If anyone is wondering how I'd make a non-numeric chart readable, I'd rely on mostly color and symbols. Yellow "=" for even, light green "a" for advantage or light red "d" for disadvantage, mid-green + for soft counter (winning side) and mid-red - for soft counter (losing side), dark green "$" for hard counter (winning side) and dark red "X" for hard counter (losing side). If you want a tier list, you don't do a straight average. It's a point based chart for your MUs:
Hard counter (winner): +3
Soft counter (winner): +2
Advantage: +1
Even: +0
Disadvantage: -1
Soft counter (loser): -7
Hard counter (loser): -1000
We could argue with precisely how much negative soft counter (loser) should be; -7 is an arbitrary value chosen based on intuition to be "a lot worse than the symmetric -2 but not so bad as to override the nature of the other MUs this character has". Hard counter (loser) can be any number that is so large that it dominates all other factors; -1000 is chosen merely for convenience but -100 would probably work if you wanted smaller numbers or -1000000000 if you wanted to be silly would have the same result. Note characters who are hard countered have a minor possible manual sort; if a character has hard counters but has the single best MU against any other character that character is put into a side tier we call "counterpick tier" that is not linearly related to the other tiers. If counterpick tier must be related linearly (like in an ordered list of character ranks), it will be above all of the non-viable tiers but below all of the otherwise viable ones (and we'll have to argue where that cut-off happens).

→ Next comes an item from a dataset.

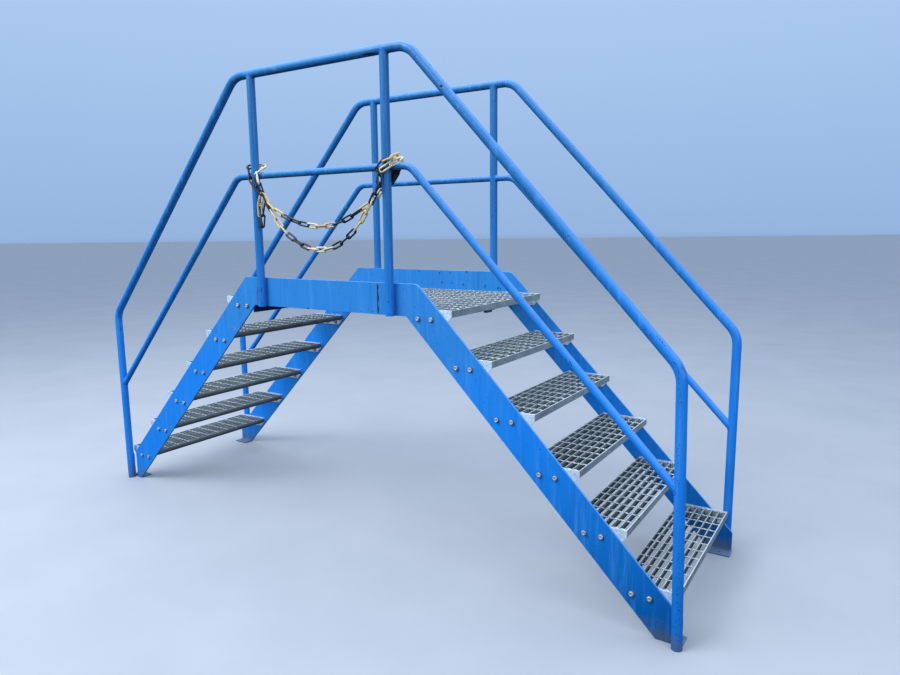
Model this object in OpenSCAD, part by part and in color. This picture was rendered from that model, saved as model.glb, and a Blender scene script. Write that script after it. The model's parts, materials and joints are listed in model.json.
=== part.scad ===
// Crossover stairs: two mirrored flights of grating treads that meet at a
// small platform, with a bent-tube handrail on each side.
// X runs along the walking direction, Y across the steps, Z up.
// The origin is on the floor, in the middle of the four corners.

/* [Steps] */
// Height of each riser
rise = 206.5; // [180:0.5:220]
// Horizontal distance from nosing to nosing
going = 203.5; // [190:0.5:240]
// Treads in each flight, below the platform
treads = 5; // [3:1:6]
// Depth of a tread from nosing to rear bar
tread_depth = 234; // [200:1:270]
// Height of the bearing bars and the nosing bar
bar_h = 30; // [25:1:40]
// Thickness of the bearing bars
bar_t = 3; // [2:0.5:5]
// Thickness of the nosing bar
nosing_t = 5; // [3:0.5:8]
// Pitch of the bearing bars
bar_pitch = 34.3; // [30:0.1:40]
// Pitch of the cross rods
rod_pitch = 80; // [50:0.5:101.5]
// Side of the square cross rods
rod_d = 6; // [4:0.5:8]
// Thickness of the tread end plates
end_t = 4; // [3:0.5:6]
// Height of the tread end plates
end_h = 66; // [60:1:75]

/* [Platform] */
// Nosing of the platform, from the middle
nosing_x = 743; // [600:1:1000]
// Height of the side plates and width of the flat bars
flat_w = 150; // [120:1:200]
// How far the side plates stand above the grating
kick_h = 112; // [90:1:140]
// Thickness of the side plates and stringers
flat_t = 10; // [8:1:12]

/* [Stringers] */
// Lower knee of a stringer, from the middle
knee_x = 502; // [400:1:700]
// Vertical cut at the toe of a stringer
toe_x = 1787; // [1750:1:1800]
// Vertical cut at the toe of the shorter stringer
short_toe_x = 1729; // [1705:1:1780]
// Seam between the side plate and the right stringer
seam_right_x = 337; // [300:1:400]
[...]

The biggest challenge is that MUs involving generally low tier characters are often poorly understood; there are likely zero relevant data points for the Mii Swordfighter vs Mr. Game & Watch match-up. A practical MU chart has to not assume perfect knowledge and include a purple "?" ranking that basically says "we have no idea on account of this MU not being competitively relevant". You'd treat it like an even MU mathematically, but it would be a big procedural help to be allowed to call super obscure match-ups between two low tiers unknown instead of having to make wild and often severely wrong guesses.
I don't think we can do this now; there's just so much we're still figuring out. I think if we want to make such a chart, right after EVO would be a good time to get to work. We'll have the significant data of summer majors as well as all of us having a few more critical months of exploration time.